Community garden celebrates first year

One year almost to the day after local gardeners celebrated the April 2016 grand opening of the Riverside Avondale Community Garden, they were busy working to open it for the Riverside Avondale Preservation Home Tour – and to celebrate the garden’s first anniversary.

The chores on April 15 were many and varied, including building and installing a community garden bulletin board (check); building a trash can enclosure out of cypress; replanting the free herb garden (check); planting a butterfly garden (check); installing pavers; edging along the exterior of the garden enclosure; raking mulch and replacing weed barrier (check); finishing the ADA raised bed and the compost bins.

Jerry Chandler helps himself to free lemon balm from the herb garden at the Riverside Avondale Community Garden.

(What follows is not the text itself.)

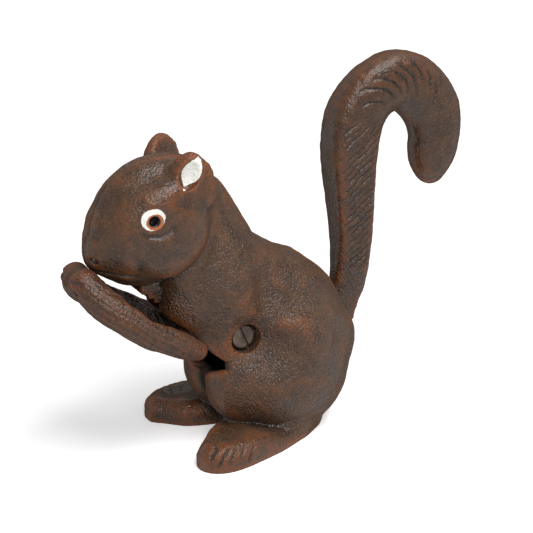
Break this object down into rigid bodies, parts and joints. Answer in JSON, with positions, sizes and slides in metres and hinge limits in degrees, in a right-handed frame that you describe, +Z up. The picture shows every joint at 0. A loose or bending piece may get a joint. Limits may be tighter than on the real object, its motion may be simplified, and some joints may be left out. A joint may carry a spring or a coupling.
{
  "type": "lever nutcracker",
  "caption": "Cast-iron squirrel nutcracker: raising the tail opens the cupped paws under the chin, pressing it down crushes the nut between them.",
  "frame": {"origin": "on the ground under the middle of the overall length, on the plane where the two body halves meet", "axes": "+X towards the tail, -X where the squirrel faces, +Y towards its right side, +Z up"},
  "size_m": [0.1982, 0.0822, 0.168],
  "materials": {
    "iron": "dark brown paint, worn to rust orange on the edges",
    "steel": "aged grey-brown"
  },
  "bodies": {
    "body": {"left_body_half": "iron", "right_body_half": "iron", "pivot_screw": "steel", "pivot_nut": "steel"},
    "lever": {"lever": "iron"}
  },
  "joints": [
    {"name": "lever_hinge", "type": "hinge", "parent": "body", "child": "lever", "pos_m": [-0.02331, 0, 0.052], "axis": [0, -1, 0], "range_deg": [0, 28]}
  ]
}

Jerry Chandler helps himself to free lemon balm from the herb garden at the Riverside Avondale Community Garden.

Two weeks later, on the evening before the Home Tour, April 28, gardeners gathered to share bounty, using herbs and vegetables in finger-food snacks. Sausages were grilled with onions and peppers from the garden, and tea was made with mint, from the free herb garden sponsored by the Shoppes of Avondale Merchants Association.

Charlie and Jeanne Ward, of Avondale, have a garden plot again this year, raising four types of tomatoes, four types of peppers, squash, cucumbers and herbs, although Jeanne is quick to point out that her husband is the gardener in the family.

The Wards are Park Street next-door neighbors to Susan Fraser, who oversaw the construction of the 34-plot garden, and was spied hanging balloons and crepe paper ribbons for the party. “She never stops moving,” laughed Jeanne Ward.

Late last fall, Fraser, along with Tracy Miller, Susan Tandingan, and Tom Lecato, planted a small rose garden at the northwest corner of the enclosure to commemorate the original park, the former Willowbranch Rose Garden Park, located on Park Street between Azalea Terrace and Mallory Street.

The garden isn’t limited to Riverside or Avondale residents. Kirk Wedekind, of Ortega, has a plot again this year, where he is growing sweet onions, collard greens and two types of lettuce. His niece, Mary Bullock Wedekind, and nephews Bo and Tucker were at the garden party, too.